Data-Driven Flow Initialization Framework for CFD Acceleration of Underwater Vehicle in Vertical-Plane Oblique Motion

Accurate prediction of flow fields around underwater vehicles undergoing vertical-plane oblique motions is critical for hydrodynamic analysis, but it often requires computationally expensive CFD simulations. This study proposes a Data-Driven Flow Initialization (DDFI) framework that accelerates CFD simulation by integrating deep neural network (DNN) to predict full-domain flow fields. Using the suboff hull under various inlet velocities and angles of attack as an example, a DNN is trained to predict velocity, pressure, and turbulent quantities based on mesh geometry, operating conditions, and hybrid vectors.
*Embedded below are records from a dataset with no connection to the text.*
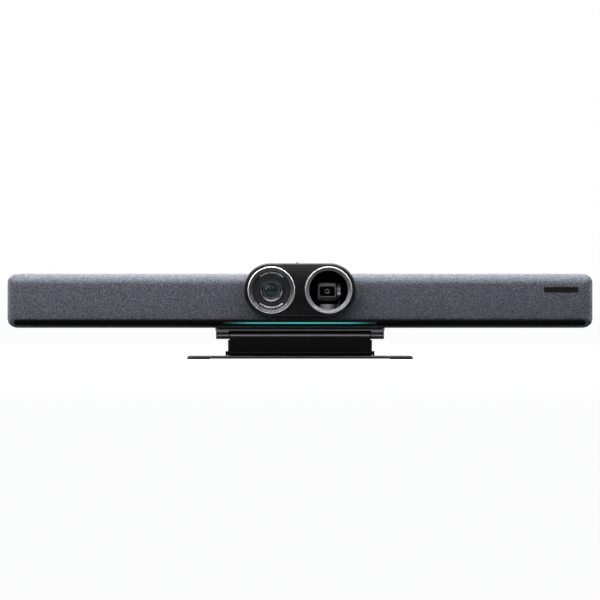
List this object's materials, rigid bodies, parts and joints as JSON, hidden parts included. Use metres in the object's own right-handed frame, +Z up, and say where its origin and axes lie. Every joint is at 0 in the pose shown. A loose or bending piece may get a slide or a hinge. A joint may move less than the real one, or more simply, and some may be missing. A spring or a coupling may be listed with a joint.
{
  "type": "conference camera bar",
  "caption": "Cloth-wrapped video bar with a twin camera pod, one fixed lens and one gimbal camera behind a window, a lower light strip and a folding tilt stand.",
  "frame": {"origin": "centre of the bounding box at the floor, under the pads", "axes": "+X to the right seen from the front, along the bar; -Y is the front, where the lenses look; +Z up"},
  "size_m": [0.858, 0.082, 0.1416],
  "materials": {
    "stand_paint": "satin black",
    "rubber": "matte",
    "steel": "brushed",
    "bronze": "oiled",
    "cap_gloss": "gloss",
    "housing_plastic": "fine spark texture",
    "frame_plastic": "matte",
    "cloth": "heathered knit",
    "strip_gloss": "high gloss",
    "light": "diffusing, lit",
    "board": "solder mask",
    "label_black": "gloss",
    "pod_plastic": "satin",
    "ring_metal": "polished edge",
    "funnel_black": "ridged matte",
    "funnel_grey": "satin grey",
    "lens_glass": "coated",
    "window_clear": "clear",
    "bay_black": "matte",
    "gimbal_plastic": "satin",
    "motor_metal": "bead blasted",
    "eye_gloss": "gloss",
    "sink_metal": "anodised",
    "socket_metal": "plated",
    "socket_black": "matte",
    "cone_black": "pulp cone",
    "box_plastic": "matte"
  },
  "bodies": {
    "base": {"base_plate": "stand_paint", "base_pads": "rubber", "lower_hinge_pin": "steel"},
    "riser": {"riser_panel": "stand_paint", "riser_end_caps": "cap_gloss", "tilt_hinge_pin": "steel", "tilt_friction_bushes": "bronze"},
    "bar": {"mount_leaf": "stand_paint", "tilt_knuckle_left": "stand_paint", "tilt_knuckle_right": "stand_paint", "leaf_screws": "steel", "rear_housing": "housing_plastic", "front_frame": "frame_plastic", "fabric_cover": "cloth", "lower_strip": "strip_gloss", "light_guide": "light", "light_board": "board", "label_plate": "label_black", "speaker_grille_left": "frame_plastic", "speaker_grille_right": "frame_plastic", "speaker_box_left": "box_plastic", "speaker_box_right": "box_plastic", "driver_frame_left": "steel", "driver_frame_right": "steel", "bass_port_left": "box_plastic", "bass_port_right": "box_plastic", "mic_boards": "board", "pod_shell": "pod_plastic", "pod_fascia": "pod_plastic", "power_switch": "socket_black", "wide_lens_ring": "ring_metal", "wide_lens_funnel": "funnel_black", "wide_lens_barrel": "funnel_black", "wide_lens_retainer": "ring_metal", "wide_front_element": "lens_glass", "wide_rear_element": "lens_glass", "wide_sensor_board": "board", "window_ring": "ring_metal", "window_funnel": "funnel_grey", "window_glass": "window_clear", "gimbal_bay": "bay_black", "pan_stator": "motor_metal", "main_board": "board", "heat_sink": "sink_metal", "dc_jack": "socket_black", "ethernet_port": "socket_metal", "hdmi_ports": "socket_metal", "usb_ports": "socket_metal", "audio_jack": "socket_black", "housing_screws": "steel"},
    "gimbal_yoke": {"pan_drum": "gimbal_plastic", "gimbal_arm": "gimbal_plastic", "tilt_motor": "motor_metal"},
    "gimbal_head": {"head_shell": "gimbal_plastic", "head_window": "eye_gloss", "head_lens": "lens_glass"},
    "button": {"power_button": "cap_gloss"},
    "left_cone": {"cone_left": "cone_black"},
    "right_cone": {"cone_right": "cone_black"}
  },
  "joints": [
    {"name": "riser_fold", "type": "hinge", "parent": "base", "child": "riser", "pos_m": [0, 0.0335, 0.0078], "axis": [1, 0, 0], "range_deg": [-90, 0]},
    {"name": "bar_tilt", "type": "hinge", "parent": "riser", "child": "bar", "pos_m": [0, 0.0335, 0.0345], "axis": [1, 0, 0], "range_deg": [-25, 15]},
    {"name": "gimbal_pan", "type": "hinge", "parent": "bar", "child": "gimbal_yoke", "pos_m": [0.0398, -0.0092, 0.0767], "axis": [0, 0, 1], "range_deg": [-45, 45]},
    {"name": "gimbal_tilt", "type": "hinge", "parent": "gimbal_yoke", "child": "gimbal_head", "pos_m": [0.0398, -0.0092, 0.0995], "axis": [1, 0, 0], "range_deg": [-30, 30]},
    {"name": "button_press", "type": "slide", "parent": "bar", "child": "button", "axis": [0, 0, -1], "range_m": [0, 0.0008], "stiffness_N_per_m": 400, "springref_m": -0.0005},
    {"name": "left_cone_travel", "type": "slide", "parent": "bar", "child": "left_cone", "axis": [0, 1, 0], "range_m": [-0.0012, 0.0012], "stiffness_N_per_m": 1500},
    {"name": "right_cone_travel", "type": "slide", "parent": "bar", "child": "right_cone", "axis": [0, 1, 0], "range_m": [-0.0012, 0.0012], "stiffness_N_per_m": 1500}
  ]
}
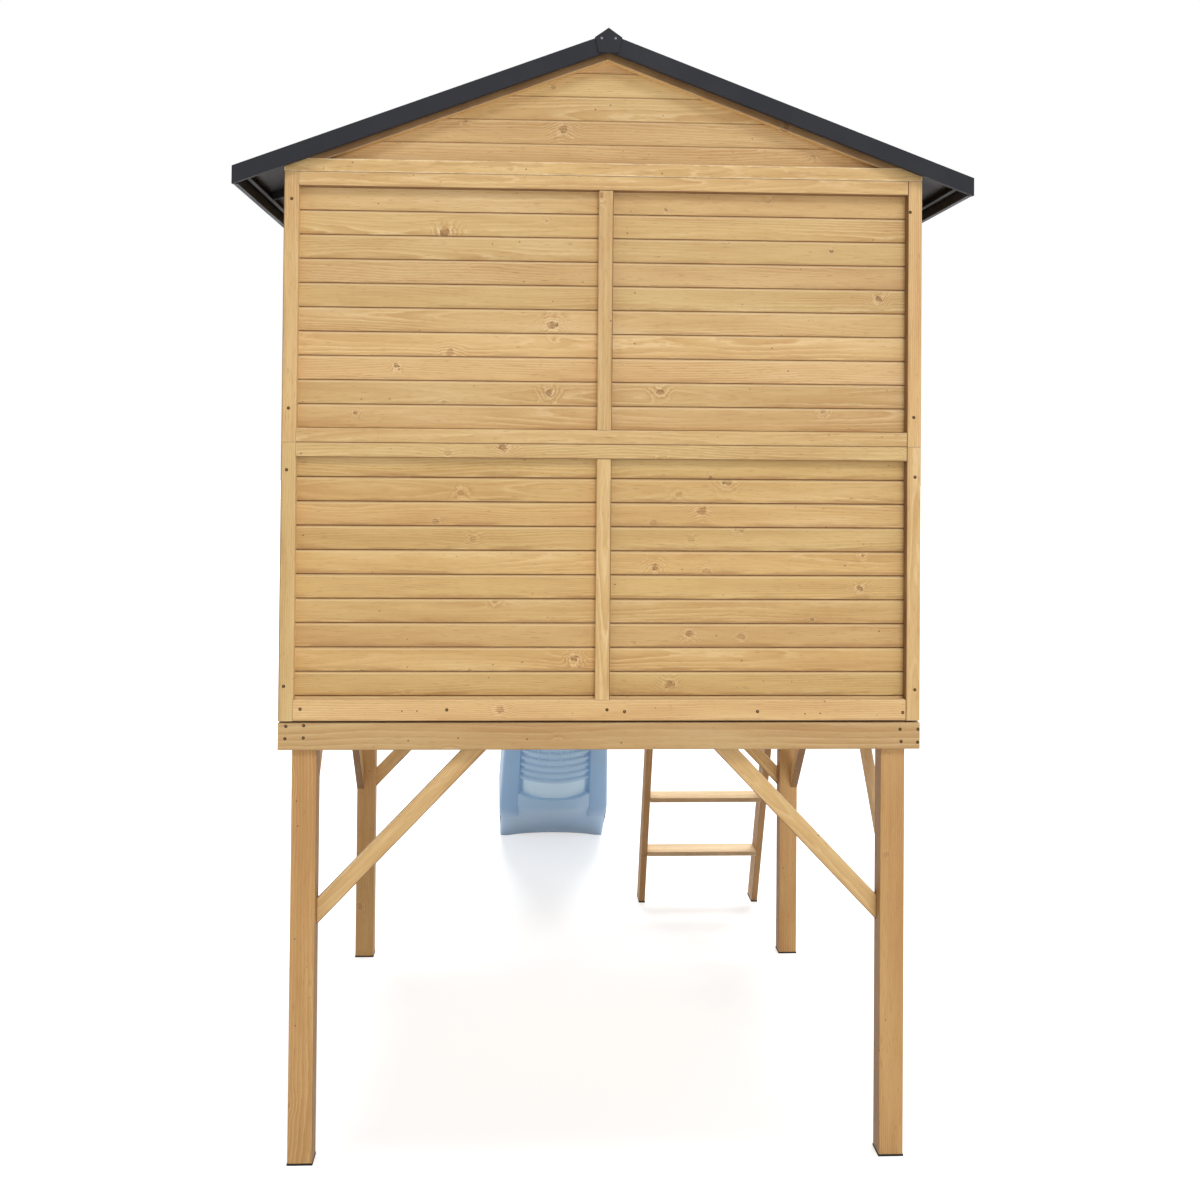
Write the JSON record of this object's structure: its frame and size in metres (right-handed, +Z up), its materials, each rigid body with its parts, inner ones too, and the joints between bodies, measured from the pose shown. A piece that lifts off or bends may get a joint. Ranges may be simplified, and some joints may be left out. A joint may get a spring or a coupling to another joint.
{
  "type": "playhouse with slide",
  "caption": "Raised timber playhouse on square posts with a clad cabin, dark pitched roof, railed verandah, ladder and moulded blue slide.",
  "frame": {"origin": "centre of the overall plan at ground level", "axes": "+X to the right seen from behind the house, +Y from the rear wall towards the slide, +Z up"},
  "size_m": [1.936, 3.4486, 2.963],
  "materials": {
    "timber": "stained planed softwood, satin",
    "cladding": "stained softwood boards, satin",
    "deck": "stained softwood deck boards, satin",
    "roof_dark": "near-black textured moulding",
    "slide_blue": "muted blue moulded plastic, satin",
    "pad_black": "matt black",
    "ironmongery": "black coated steel",
    "clear_pane": "clear sheet"
  },
  "bodies": {
    "house": {"balusters": "timber", "balustrade_rails": "timber", "deck_boards": "deck", "door_hinge_fixed": "ironmongery", "eave_plates": "timber", "eave_trims": "roof_dark", "floor_joists": "timber", "foot_pads": "pad_black", "front_beam": "timber", "front_braces": "timber", "front_gable_boards": "cladding", "front_gable_frame": "timber", "front_wall_boards": "cladding", "front_wall_frame": "timber", "ladder_rails": "timber", "ladder_treads": "timber", "left_beam": "timber", "left_wall_boards": "cladding", "left_wall_frame": "timber", "post_front_left": "timber", "post_front_right": "timber", "post_rear_left": "timber", "post_rear_right": "timber", "purlins": "timber", "rail_posts": "timber", "rear_beam": "timber", "rear_braces": "timber", "rear_gable_boards": "cladding", "rear_gable_frame": "timber", "rear_lower_boards": "cladding", "rear_lower_frame": "timber", "rear_upper_boards": "cladding", "rear_upper_frame": "timber", "ridge_beam": "timber", "ridge_cap": "roof_dark", "ridge_end_caps": "roof_dark", "right_beam": "timber", "right_wall_boards": "cladding", "right_wall_frame": "timber", "roof_panels_left": "roof_dark", "roof_panels_right": "roof_dark", "side_braces": "timber", "side_window_bars": "timber", "side_window_panes": "clear_pane", "slide_chute": "slide_blue", "turn_button_screw": "ironmongery", "verandah_gable_frame": "timber", "verandah_headers": "timber", "verandah_posts": "timber", "verge_trims": "roof_dark", "window_hinge_fixed": "ironmongery"},
    "door": {"door_boards": "cladding", "door_ledges": "timber", "door_pull": "timber", "door_hinge_moving": "ironmongery"},
    "window": {"window_sash": "timber", "window_pane": "clear_pane", "window_hinge_moving": "ironmongery"},
    "button": {"turn_button": "timber"}
  },
  "joints": [
    {"name": "door_hinge", "type": "hinge", "parent": "house", "child": "door", "pos_m": [-0.6585, -0.57481, 1.761], "axis": [0, 0, 1], "range_deg": [0, 95]},
    {"name": "window_hinge", "type": "hinge", "parent": "house", "child": "window", "pos_m": [0.1515, -0.57481, 2.2295], "axis": [0, 0, 1], "range_deg": [0, 95]},
    {"name": "button_turn", "type": "hinge", "parent": "house", "child": "button", "pos_m": [-0.161, -0.58031, 1.8545], "axis": [0, 1, 0], "range_deg": [0, 90]}
  ]
}
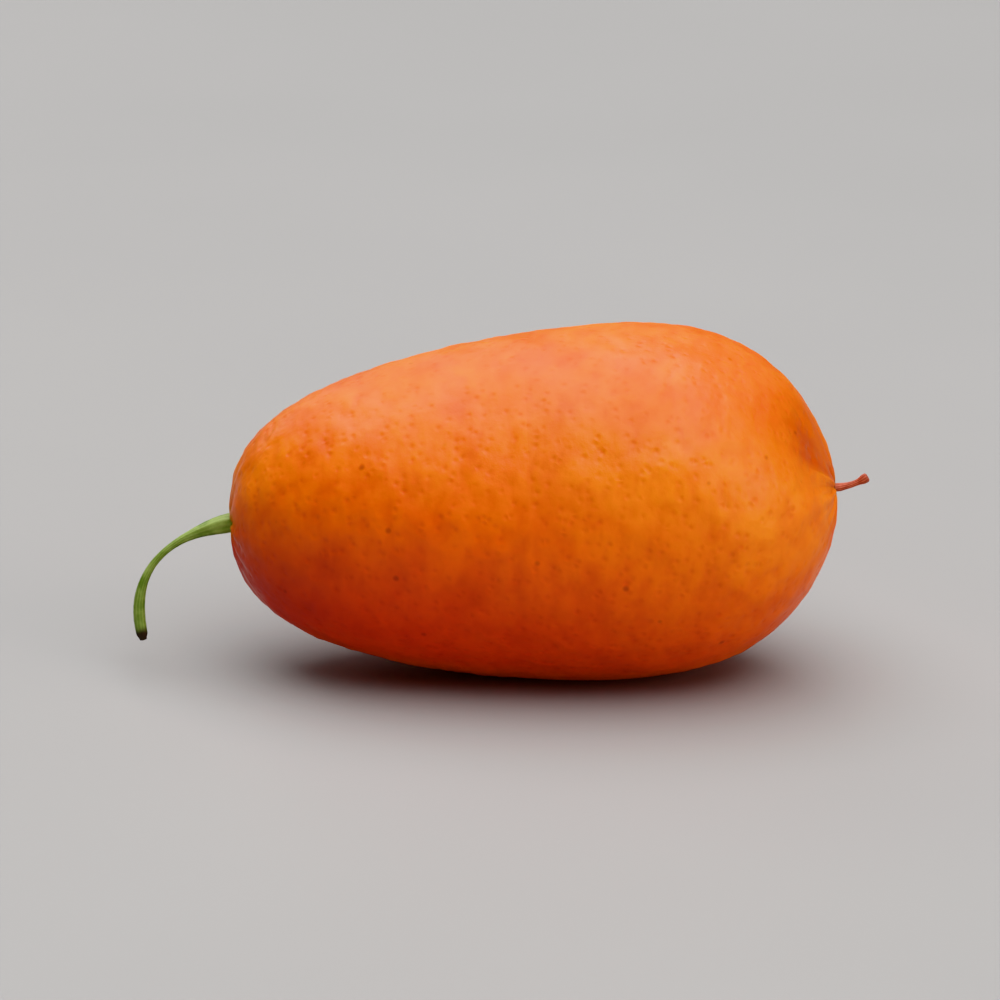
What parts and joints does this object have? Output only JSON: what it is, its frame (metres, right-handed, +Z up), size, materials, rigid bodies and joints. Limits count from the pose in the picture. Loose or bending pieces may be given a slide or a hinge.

The DNN can provide reasonably accurate predictions with a relative error about 3.3%. To enhance numerical accuracy while maintaining physical consistency, the DNN-predicted flow fields are utilized as initial solutions for the CFD solver, achieving up to 3.5-fold and 2.0-fold speedup at residual thresholds of 5*10^(-6)and 5*10^(-8), respectively. This method maintains physical consistency by refining neural network outputs via traditional CFD solvers, balancing computational efficiency and accuracy. Notably, reducing the size of training set does not exert an essential impact on acceleration performance. Besides, this method exhibits cross-mesh generalization capability. In general, this proposed hybrid approach offers a new pathway for high-fidelity and efficient full-domain flow field predictions around complex underwater vehicles.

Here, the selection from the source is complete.